We’ve all been there – you see something you want in the store, spend a bit of time weighing the pros and cons of buying it, and then telling yourself you can get it cheaper online. For example, I was just in a store this past weekend deciding whether or not to purchase a Blu-ray player, but walked out after checking prices on Amazon with my smartphone. And this is not an atypical experience; I often speak with customers and store owners who notice this happening. Increasingly, buyers (especially younger buyers and millennials) are embracing eCommerce as their preferred method of choice when it comes to shopping, and the days of clipping coupons are gone. I may have walked out of that store without a Blu-ray player, but what if my phoned had chimed to let me know that there was a 15% off coupon I could use?

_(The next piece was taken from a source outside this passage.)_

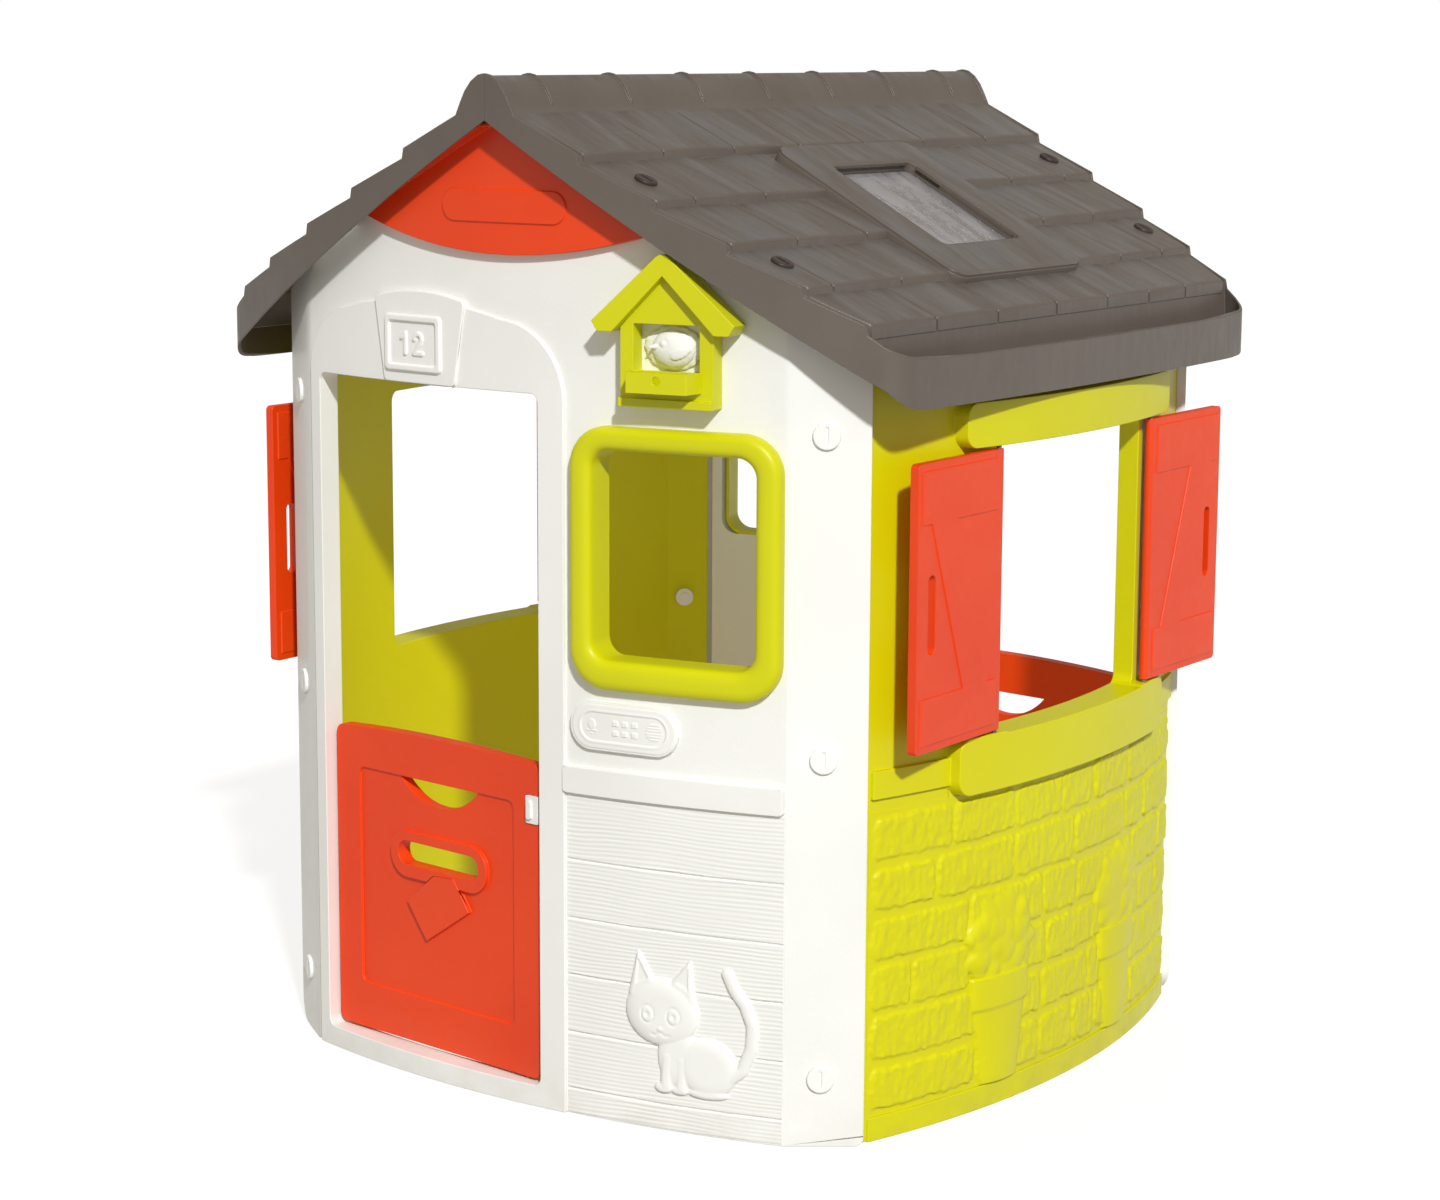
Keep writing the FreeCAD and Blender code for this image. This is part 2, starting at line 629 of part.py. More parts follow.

Although the retail uses alone could reinvent the way we consider marketing to our customers, there are a myriad of potential uses for iBeacons. As I mentioned before, iBeacons have an indoor location mapping service – sort of an indoor GPS – which can be used in nearly limitless ways. Lollapalooza comes to mind, having just come and gone. A large outdoor venue with many main stages, substages, concession stands, water fountains and restrooms is an easy place to get lost. By placing iBeacons around the venue, attendees could receive reminders, directions and updated schedules to make sure they get to their favorite artist on time. Another similar use-case: I attended this year’s Techweek Chicago, was unfamiliar with the layout of the venue, and ended up arriving late or completely missing a number of talks I had wanted to see. I had even downloaded the Techweek app to plan out my days, but without a floor plan or easy directions, I ended up lost on the first day.

One of the nicer things about iBeacons from a usability standpoint is that they don’t require help from IT to use after they’ve been integrated into your mobile app’s backend. You just purchase the iBeacons, integrate them into an application, and use a backend platform to easily control the distance at which a customer receives a message, when and how often they receive a message, and what the message is. For example, Softweb Solutions provides a backend that has an easy-to-use interface, footfall and hotspot tracking, and the option to upload a floor plan of your store so you can test different layouts and beacon positions to maximize the benefits they provide.

Now, when it comes to claims of a new technology being called innovative, I’ll be the first to tell you: I’m a skeptic. Near Field Communication’s (NFC) failure to deliver left a bad taste in buyer’s mouths, especially since certain phone manufacturers (not to point any fingers) marketed it so heavily as an “innovative” perk of their smartphone. This is not the case with iBeacons using a smart, all-in-one management platform like iConnect, as many businesses have already integrated beacon technology into their business model with incredible success.

In short, iBeacons will be the future of interactive, smart marketing, and we should all start to expect a few more notifications popping up on our phones when we enter our favorite shops.